At WISE, we use two powerful frameworks, Enneagram and Positive Intelligence, to do professionally what motherhood taught me personally. They help us understand that every person is operating from their own internal system, shaped by their own experiences, fears and motivations. When you genuinely internalize that, it changes everything about how you communicate, how you listen and how you lead. It replaces assumption with curiosity and allows us to meet teammates and clients where they are. 

Heather: Sleep has become a bit unpredictable in this season of my life. Just this week, my son suddenly stopped going to sleep at his usual bedtime. For two nights in a row, I went through our normal bedtime routine, rocking him for over an hour, trying everything that had worked before.
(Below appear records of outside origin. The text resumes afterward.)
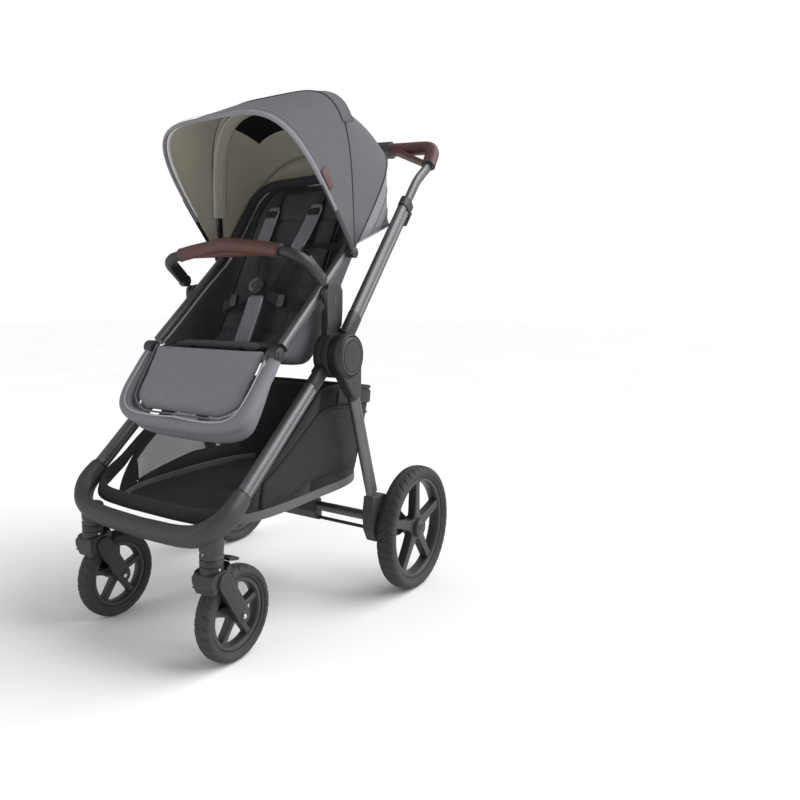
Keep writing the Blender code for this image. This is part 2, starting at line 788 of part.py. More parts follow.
def caster_fork(side):
    """Swivel fork with its stem and axle bolt."""
    x = side * FRONT_WHEEL_X
    outline = [(-0.0740, 0.2060), (-0.0840, 0.2000), (-0.0900, 0.1880), (-0.0880, 0.1700),
               (-0.0740, 0.1400), (-0.0500, 0.1090), (-0.0150, 0.0800), (-0.0030, 0.0765),
               (0.0090, 0.0790), (0.0155, 0.0885), (0.0145, 0.1000), (0.0000, 0.1280),
               (-0.0140, 0.1600), (-0.0230, 0.1900), (-0.0340, 0.2060)]
    plates = prism(outline, (x - FORK_HALF, x + FORK_HALF), 0.003)
    stem = post((x, CASTER_Y), 0.0220, (0.198, FORK_TOP))
    slot = bar((x - FORK_SLOT_HALF, x + FORK_SLOT_HALF), FRONT_AXLE, FRONT_RADIUS + 0.0035, 32)
    bolt = bar((x - FORK_HALF - 0.002, x + FORK_HALF + 0.002), FRONT_AXLE, 0.0053)
    return solid("caster_fork_" + side_name(side), [plates, stem], black_plastic(),
                 (x, CASTER_Y, FORK_TOP), [slot], [bolt])


CASTER_LOCK_PIVOT = (-0.0185, 0.2050)


def caster_lock(side):
    """Tab behind the stem that locks the swivel."""
    x = side * FRONT_WHEEL_X
    outline = [(-0.0215, 0.2080), (-0.0215, 0.2020), (0.004, 0.1960), (0.0085, 0.1985),
               (0.006, 0.2015), (-0.014, 0.2085)]
    return solid("caster_lock_" + side_name(side), [prism(outline, (x - 0.011, x + 0.011), 0.001)],
                 black_plastic(), (x, *CASTER_LOCK_PIVOT))


# ---------------------------------------------------------------- seat
def seat_frame():
    """Seat side tubes and the arch over the backrest, one bent tube."""
    half = fillet([(SEAT_TUBE_X, 0.1440, 0.5890), (SEAT_TUBE_X, 0.3790, 0.7920),
                   (SEAT_TUBE_X, 0.5150, 0.9700), (0.0, 0.5200, 0.9760)], 0.065)
    size = (SEAT_TUBE_SIZE[1], SEAT_TUBE_SIZE[0])
    parts = [sweep(mirrored(half), oval(size), (0, -0.70, 0.714))]
    for side in (1, -1):
        parts.append(bar(sorted((side * 0.1800, side * 0.1990)), CANOPY_PIVOT, PIN_RADIUS, 20))
    return solid("seat_frame", parts, tube_metal(), (0, *RECLINE))


def seat_hub(side):
    """Recline hub plate on the outer face of the seat tube."""
    return solid("seat_hub_" + side_name(side), [disc(side, RECLINE, SEAT_HUB_RADIUS, SEAT_HUB_X)],
                 black_plastic(), (0, *RECLINE))


# side-view lines of the seat, front edge to top: its underside, its pad top, its frame
SHELL_LINE = [(0.140, 0.566), (0.195, 0.553), (0.250, 0.543), (0.284, 0.549), (0.318, 0.592),
              (0.365, 0.660), (0.420, 0.745), (0.475, 0.830), (0.535, 0.955)]
FRAME_LINE = [(0.148, 0.580), (0.178, 0.606), (0.215, 0.638), (0.252, 0.672), (0.292, 0.706),
              (0.332, 0.738), (0.376, 0.776), (0.425, 0.838), (0.478, 0.915)]
PAD_LINE = [(0.136, 0.590), (0.180, 0.581), (0.225, 0.575), (0.262, 0.578), (0.292, 0.607),
            (0.325, 0.670), (0.365, 0.745), (0.405, 0.822), (0.448, 0.905), (0.474, 0.945)]


def seat_shell():
    """Sling of fabric hung from the seat tubes, with raised sides."""
    across = ((-0.1640, 1.0), (-0.1615, 0.55), (-0.1540, 0.16), (-0.1360, 0.02), (-0.07, 0.0),
              (0.0, 0.0), (0.07, 0.0), (0.1360, 0.02), (0.1540, 0.16), (0.1615, 0.55),
              (0.1640, 1.0))
    rows = []
    for low, high in zip(SHELL_LINE, FRAME_LINE):
        row = []
        narrow = 0.84 if low is SHELL_LINE[-1] else 1.0
        for x, share in across:
            y = low[0] + (high[0] - low[0]) * share
            z = low[1] + (high[1] - low[1]) * share
            row.append(Vector((x * narrow, y, z)))
        rows.append(row)
    return solid("seat_shell", [thick_sheet(rows, 0.004)], seat_fabric(), (0, *RECLINE))


def seat_pad():
    """Soft liner over the seat and the backrest."""
    rows = []
    for y, z in PAD_LINE:
        rows.append([Vector((x, y, z)) for x in (-0.130, -0.09, 0.0, 0.09, 0.130)])
    return solid("seat_pad", [thick_sheet(rows, 0.016)], seat_fabric(), (0, *RECLINE))


def shoulder_strap(side):
    """Shoulder pad strap with the lap strap that branches from it."""
    s = side
    path = fillet([(s * 0.064, 0.4310, 0.9100), (s * 0.060, 0.3980, 0.8480),
                   (s * 0.050, 0.3420, 0.7700), (s * 0.0235, 0.2980, 0.7210)], 0.02, 3)
    strap = sweep(path, rectangle((0.036, 0.006)), (1, 0, 0))
    lap = fillet([(s * 0.020, 0.2905, 0.6960), (s * 0.060, 0.2860, 0.6800),
                  (s * 0.118, 0.3000, 0.6660)], 0.02, 3)
    belt = sweep(lap, rectangle((0.022, 0.005)), (0, 0.3, 1))
    link = sweep([(s * 0.0262, 0.2895, 0.6880), (s * 0.0265, 0.2972, 0.7260)],
                 rectangle((0.014, 0.004)), (1, 0, 0))
    return solid("shoulder_strap_" + side_name(side), [strap, belt, link], strap_pad(),
                 (0, *RECLINE))


def crotch_pad():
    """Padded strap that rises from the seat to the buckle."""
    path = [(0, 0.2290, 0.5870), (0, 0.2450, 0.6150), (0, 0.2750, 0.6720), (0, 0.2830, 0.6860)]
    return solid("crotch_pad", [sweep(path, oval((0.040, 0.010), 12), (1, 0, 0))], strap_pad(),
                 (0, *RECLINE))


BUCKLE = Vector((0, 0.2850, 0.7090))
BUCKLE_NORMAL = Vector((0, -0.848, 0.530))


def buckle():
    """Round centre buckle with a well for its button."""
    n = BUCKLE_NORMAL
    body = sweep([BUCKLE, BUCKLE + n * 0.002, BUCKLE + n * 0.011, BUCKLE + n * 0.013],
                 oval((0.042, 0.042), 24), (1, 0, 0))
    well = sweep([BUCKLE + n * 0.007, BUCKLE + n * 0.020], oval((0.0195, 0.0195), 20), (1, 0, 0))
    return solid("buckle", [body], black_plastic(), BUCKLE, [well])


def buckle_button():
    """Press button in the middle of the buckle."""
    n = BUCKLE_NORMAL
    cap = sweep([BUCKLE + n * 0.0100, BUCKLE + n * 0.0142], oval((0.0183, 0.0183), 20), (1, 0, 0))
    return solid("buckle_button", [cap], strap_pad(), BUCKLE)


def foot_hinge(side):
    """Knuckle between the seat tube and the footrest."""
    return disc(side, FOOT_HINGE, 0.0145, (0.1660, 0.1900))


def footrest_frame():
    """U shaped footrest tube with its two hinge knuckles."""
    normal = (0, -0.77, 0.64)
    half = fillet([(SEAT_TUBE_X, 0.1240, 0.5700), (0.1740, 0.0300, 0.4560),
                   (0.0, 0.0200, 0.4330)], 0.075)
    tube = sweep(mirrored(half), oval((0.026, 0.022), 12), normal)
    knuckles = [foot_hinge(side) for side in (1, -1)]
    return solid("footrest_frame", [tube] + knuckles, foot_fabric(), (0, *FOOT_HINGE))


def footrest_pad():
    """Padded panel inside the footrest tube."""
    rows = []
    for share in (0.0, 0.2, 0.4, 0.6, 0.8, 1.0):
        y = 0.1170 + (0.0445 - 0.1170) * share
        z = 0.5740 + (0.4640 - 0.5740) * share
        half = 0.1580 - 0.028 * share ** 4
        rows.append([Vector((x * half, y, z + 0.004 * (1 - x * x)))
                     for x in (-1, -0.85, -0.4, 0, 0.4, 0.85, 1)])
    return solid("footrest_pad", [thick_sheet(rows, 0.016)], foot_fabric(), (0, *FOOT_HINGE))


# ---------------------------------------------------------------- bumper bar
def bumper_half():
    return fillet([(BUMPER_X, *BUMPER_PIVOT), (0.1945, 0.1840, 0.7715),
                   (0.120, 0.1840, 0.7870), (0.0, 0.1760, 0.8000)], 0.050)


BUMPER_NORMAL = (0, 0.70, 0.714)


def bumper_bar():
    """Curved bar across the front of the seat, with an eye at each end."""
    rod = sweep(mirrored(bumper_half()), oval((0.0165, 0.0165), 12), BUMPER_NORMAL)
    eyes = [disc(side, BUMPER_PIVOT, 0.0140, BUMPER_DISC_X) for side in (1, -1)]
    return solid("bumper_bar", [rod] + eyes, black_plastic(), (0, *BUMPER_PIVOT))


def bumper_cover():
    """Leather sleeve over the middle of the bumper bar."""
    path = [p for p in bumper_half() if p.x < 0.140]
    path = mirrored(path)
    cover = sleeve(path, oval((0.0310, 0.0290)), oval((0.0173, 0.0173)), BUMPER_NORMAL)
    return solid("bumper_cover", [cover], leather(), (0, *BUMPER_PIVOT))


# ---------------------------------------------------------------- canopy
def arch_point(arch, turn, angle):
    """Point of a superellipse arch, turned about the canopy pivot axis."""
    c = math.cos(turn)
    s = math.sin(turn)
    power = 2.0 / CANOPY_POWER
    x = arch[0] * math.copysign(abs(c) ** power, c)
    radius = arch[1] * abs(s) ** power
    return Vector((x, *along(math.radians(angle), radius, CANOPY_PIVOT)))


def arch_turns(first, count):
    """Even steps over the arch, closer together on the shoulders."""
    turns = []
    for i in range(count + 1):
        share = i / count
        turns.append(first + (math.pi - 2 * first) * share)
    return turns


def canopy_front():
    """Front canopy panel, carried by the front bow."""
    turns = arch_turns(0.028, 18)
    rows = []
    for i in range(6):
        row = []
        for turn in turns:
            radius = FRONT_ARCH[1] * math.sin(turn) ** (2.0 / CANOPY_POWER)
            front = FRONT_EDGE_ANGLE - math.degrees(BOW_CLEARANCE / radius)
            row.append(arch_point(FRONT_ARCH, turn, front + (MIDDLE_ANGLE - 3.0 - front) * i / 5))
        rows.append(row)
    return solid("canopy_front", [thick_sheet(rows, 0.0022)], canopy_fabric(), (0, *CANOPY_PIVOT))


def bow(arch, angle, eye_x, size, bore):
    """An arch rod with a boss or an eye at each end, on the pivot pins."""
    path = [arch_point(arch, t, angle) for t in arch_turns(0.03, 16)]
    first = Vector((arch[0], *along(math.radians(angle), 0.0095, CANOPY_PIVOT)))
    last = Vector((-first.x, first.y, first.z))
    spin = math.radians(angle)
    rod = sweep([first] + path + [last], oval(size, 8), (0, -math.sin(spin), math.cos(spin)))
    return [rod] + [disc(side, CANOPY_PIVOT, EYE_RADIUS, eye_x, 0.001, bore) for side in (1, -1)]


def canopy_front_bow():
    parts = bow(FRONT_BOW_ARCH, FRONT_EDGE_ANGLE, (0.1996, 0.2054), (0.0075, 0.0046), 0.0)
    return solid("canopy_front_bow", parts, black_plastic(), (0, *CANOPY_PIVOT))


def canopy_middle_bow():
    parts = bow(MIDDLE_BOW_ARCH, MIDDLE_ANGLE - 2.0, (0.1890, 0.1942), (0.0080, 0.0044), EYE_BORE)
    return solid("canopy_middle_bow", parts, black_plastic(), (0, *CANOPY_PIVOT))


def canopy_rear():
    """Fixed canopy panel from the middle seam over the back to its hem."""
    turns = arch_turns(0.045, 18)
    rows = []
    for i in range(5):
        angle = MIDDLE_ANGLE + (REAR_ARCH_ANGLE - MIDDLE_ANGLE) * i / 4
        rows.append([arch_point(REAR_ARCH, t, angle) for t in turns])
    arch = rows[-1]
    for i in range(1, 6):
        share = i / 5
        row = []
        for point in arch:
            hem = Vector((point.x * REAR_HEM[0] / REAR_ARCH[0], REAR_HEM[1], REAR_HEM[2]))
            bulge = Vector((0, 0.020 * math.sin(math.pi * share) * (1 - abs(point.x / 0.2) ** 3), 0))
            row.append(point.lerp(hem, share) + bulge)
        rows.append(row)
    return solid("canopy_rear", [thick_sheet(rows, CANOPY_SHEET)], canopy_fabric(),
                 (0, *CANOPY_PIVOT))


# ---------------------------------------------------------------- assembly
def clear_scene():
    for old in list(bpy.data.objects):
        bpy.data.objects.remove(old)


def build():
    clear_scene()
    front_bar()
    basket()
    for side in (1, -1):
        front_tube(side)
        hub_cap(side)
        seat_mount(side)
        seat_adapter(side)
        release_button(side)
        handle_tube(side)
        handle_collar(side)
        clamp_lever(side)
        grip(side)
        rear_leg(side)
        wheel_housing(side)
        front_wheel(side)
        rear_wheel(side)
        caster_fork(side)
        caster_lock(side)
        seat_hub(side)
        shoulder_strap(side)
    handle_bar()
    fold_housing()
    fold_button()
    rear_axle_bar()
    brake_unit()
    brake_pedal()
    seat_frame()
    seat_shell()
    seat_pad()
    crotch_pad()
    buckle()
    buckle_button()
    footrest_frame()
    footrest_pad()
    bumper_bar()
    bumper_cover()
    canopy_front()
    canopy_front_bow()
    canopy_middle_bow()
    canopy_rear()


build()
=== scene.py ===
"""Looks of the pushchair: detailed pieces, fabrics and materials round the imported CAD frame.

Metres, +Z up, the pushchair faces -Y. As in the CAD source, y is counted from the front
axle inside this file, and every mesh is moved by ORIGIN_Y as it is made.
"""
from math import acos, atan2, copysign, cos, exp, hypot, pi, radians, sin

import bmesh
import bpy
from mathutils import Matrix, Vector, noise


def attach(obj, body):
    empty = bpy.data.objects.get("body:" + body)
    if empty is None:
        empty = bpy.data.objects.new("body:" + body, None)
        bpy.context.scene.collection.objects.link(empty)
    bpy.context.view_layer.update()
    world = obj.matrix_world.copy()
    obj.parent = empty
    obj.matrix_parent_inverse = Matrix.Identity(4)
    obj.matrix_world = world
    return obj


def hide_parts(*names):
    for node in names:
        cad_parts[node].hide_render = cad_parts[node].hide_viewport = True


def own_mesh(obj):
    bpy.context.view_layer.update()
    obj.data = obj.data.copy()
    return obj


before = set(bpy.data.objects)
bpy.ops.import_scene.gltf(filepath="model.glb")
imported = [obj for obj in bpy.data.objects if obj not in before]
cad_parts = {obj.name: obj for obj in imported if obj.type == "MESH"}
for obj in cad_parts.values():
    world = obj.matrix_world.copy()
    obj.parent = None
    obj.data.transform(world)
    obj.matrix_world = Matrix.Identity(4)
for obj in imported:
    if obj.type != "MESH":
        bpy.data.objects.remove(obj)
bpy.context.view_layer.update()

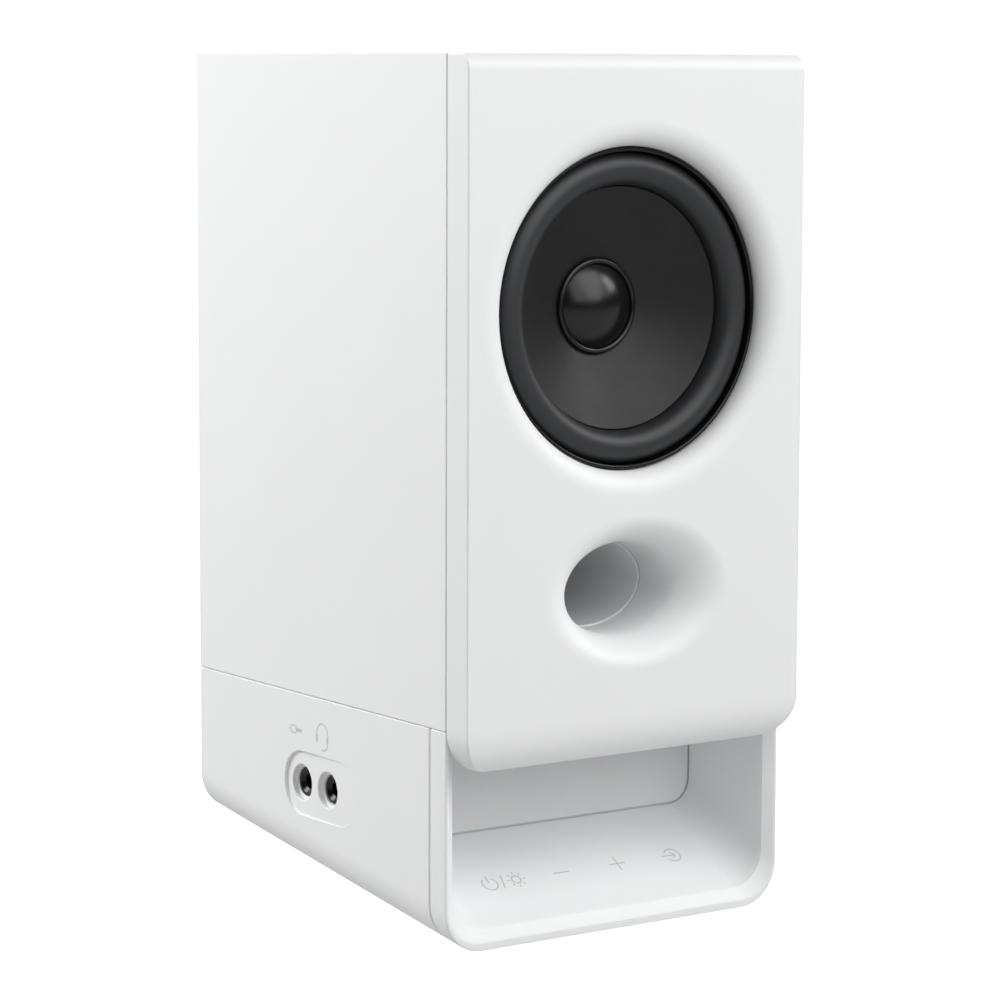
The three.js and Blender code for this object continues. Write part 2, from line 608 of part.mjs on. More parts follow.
const usbOutline = (inset) => roundedRectangle(
  usb.x - usb.halfWidth + inset, usb.x + usb.halfWidth - inset,
  usb.z - usb.halfHeight + inset, usb.z + usb.halfHeight - inset, 1.6 - inset);
addPiece('usb_socket', join(
  cut(alongY(usbOutline(0), 114, depth - 0.5, 6), alongY(usbOutline(0.4), 115, 126, 6)),
  block(usb.x - 3.2, usb.x + 3.2, 114, 121.4, usb.z - 0.35, usb.z + 0.35)), zincSteel);

// ---- Driver leads ----------------------------------------------------------------------------

const leadSection = new THREE.Shape();
leadSection.absarc(0, 0, 0.75, 0, 2 * Math.PI);
[['driver_lead_positive', -1.6, redPlastic], ['driver_lead_negative', 1.6, blackPlastic]].forEach(
  ([name, offset, material]) => {
    const tag = terminal.radial + terminal.thickness / 2;
    const top = new THREE.Vector3(
      Math.sin(-terminalTurn) * tag, 0, driver.z + Math.cos(-terminalTurn) * tag);
    const route = new THREE.CatmullRomCurve3([
      new THREE.Vector3(leadHole.x + offset, leadHole.y, onBoard + 0.3),
      new THREE.Vector3(leadHole.x + offset, leadHole.y, 10),
      new THREE.Vector3(leadHole.x + offset, leadHole.y - 4, 45),
      new THREE.Vector3(top.x + offset + 2, 58, top.z - 6),
      new THREE.Vector3(top.x + offset * 0.7, terminal.rear + 1.2, top.z + offset * 0.7),
    ]);
    addPiece(name, new THREE.ExtrudeGeometry(
      leadSection, { steps: 24, bevelEnabled: false, curveSegments: 4, extrudePath: route }), material);
  });

// ---- Place the whole on its feet, centred ----------------------------------------------------

speaker.updateMatrixWorld(true);
const bounds = new THREE.Box3().setFromObject(speaker, true);
const middle = bounds.getCenter(new THREE.Vector3());
speaker.position.set(-middle.x, -middle.y, -bounds.min.z);
speaker.updateMatrixWorld(true);

export default speaker;
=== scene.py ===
"""A powered desktop bookshelf speaker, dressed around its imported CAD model.

Shapes are drawn in the cabinet's own leaning frame, in millimetres: x to the right seen from the
front, y square to the baffle towards the rear, z up along the baffle from the seam between the
cabinet and the base. `place` leans them back and sets them in the row frame, in metres.
"""

import json
import math

import bmesh
import bpy
import numpy as np
from mathutils import Matrix, Vector


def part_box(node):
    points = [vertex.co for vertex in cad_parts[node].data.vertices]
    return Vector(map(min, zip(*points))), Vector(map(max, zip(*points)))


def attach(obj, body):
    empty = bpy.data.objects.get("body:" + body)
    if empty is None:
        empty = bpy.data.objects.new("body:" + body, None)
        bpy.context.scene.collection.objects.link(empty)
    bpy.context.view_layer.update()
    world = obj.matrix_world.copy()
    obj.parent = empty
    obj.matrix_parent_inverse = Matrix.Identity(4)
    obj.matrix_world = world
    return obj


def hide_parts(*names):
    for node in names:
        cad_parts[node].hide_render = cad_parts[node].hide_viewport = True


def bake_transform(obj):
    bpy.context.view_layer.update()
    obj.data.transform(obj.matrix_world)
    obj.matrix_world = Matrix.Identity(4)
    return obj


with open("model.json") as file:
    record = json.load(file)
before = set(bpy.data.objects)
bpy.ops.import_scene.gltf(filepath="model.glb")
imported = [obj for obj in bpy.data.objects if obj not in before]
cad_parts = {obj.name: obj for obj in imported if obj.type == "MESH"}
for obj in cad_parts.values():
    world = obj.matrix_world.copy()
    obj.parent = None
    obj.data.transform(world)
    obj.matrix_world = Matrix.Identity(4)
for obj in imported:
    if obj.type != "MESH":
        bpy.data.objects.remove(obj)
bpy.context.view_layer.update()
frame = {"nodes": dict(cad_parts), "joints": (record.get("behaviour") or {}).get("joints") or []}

# ---- The leaning frame, read from the CAD model ------------------------------------------------

MM = 0.001
slide = frame["joints"][0]["axis"]
LEAN = math.atan2(slide[2], -slide[1])
rotation = Matrix.Rotation(-LEAN, 4, "X")


def leaning_points(node):
    return [rotation.inverted() @ v.co / MM for v in frame["nodes"][node].data.vertices]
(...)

I could feel myself getting more frustrated, wanting him to just comply! 

The next day, we tried just putting him down an hour later. He fell asleep almost immediately. 

It was a simple moment, but speaks to this larger truth. I can read every book and follow every recommendation, but if I’m not paying attention to what he is actually telling me, it won’t work. 

That lesson shows up clearly in consulting. We bring expertise and best practices to our clients, but the starting point always has to be listening and exploration. Every organization has its own strengths, challenges and context. The most effective strategies are built around that reality, not applied from a template. 

Being a working mom is often framed around what it takes away: time, energy, focus. Those challenges are real, but what gets talked about less is what it builds. It builds empathy, presence, adaptability and deeper understandings of systems and people. It naturally prioritizes and connects our work view more to our life view. 

At WISE, those lessons shape how we operate as a team and how we serve our clients. While being a working mom is challenging, it is also a perspective that makes us better at what we do.